Versus correspondence bias
The fundamental attribution error is commonly used interchangeably with "correspondence bias" (sometimes called "correspondence inference"), although this phrase refers to a judgment which does not necessarily constitute a bias, which arises when the inference drawn is incorrect, e.g. dispositional inference when the actual cause is situational). However, there has been debate about whether the two terms should be distinguished from each other. Three main differences between these two judgmental processes have been argued:
- They seem to be elicited under different circumstances, as both correspondent dispositional inferences and situational inferences can be elicited spontaneously. Attributional processing, however, seems to only occur when the event is unexpected or conflicting with prior expectations. This notion is supported by a study conducted by Semin and Marsman (1994), which found that different types of verbs invited different inferences and attributions. Correspondence inferences were invited to a greater degree by interpretative action verbs (such as "to help") than state action or state verbs, thus suggesting that the two are produced under different circumstances.
- Correspondence inferences and causal attributions also differ in automaticity. Inferences can occur spontaneously if the behavior implies a situational or dispositional inference, while causal attributions occur much more slowly (e.g. Smith & Miller, 1983).
- It has also been suggested that correspondence inferences and causal attributions are elicited by different mechanisms. It is generally agreed that correspondence inferences are formed by going through several stages. Firstly, the person must interpret the behavior, and then, if there is enough information to do so, add situational information and revise their inference. They may then further adjust their inferences by taking into account dispositional information as well. Causal attributions however seem to be formed either by processing visual information using perceptual mechanisms, or by activating knowledge structures (e.g. schemas) or by systematic data analysis and processing. Hence, due to the difference in theoretical structures, correspondence inferences are more strongly related to behavioral interpretation than causal attributions.

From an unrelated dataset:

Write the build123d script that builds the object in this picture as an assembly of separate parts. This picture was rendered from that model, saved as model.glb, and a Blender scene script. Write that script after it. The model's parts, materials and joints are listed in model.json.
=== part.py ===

Based on the preceding differences between causal attribution and correspondence inference, some researchers argue that the fundamental attribution error should be considered as the tendency to make dispositional rather than situational explanations for behavior, whereas the correspondence bias should be considered as the tendency to draw correspondent dispositional inferences from behavior. With such distinct definitions between the two, some cross-cultural studies also found that cultural differences of correspondence bias are not equivalent to those of fundamental attribution error. While the latter has been found to be more prevalent in individualistic cultures than collectivistic cultures, correspondence bias occurs across cultures, suggesting differences between the two phrases.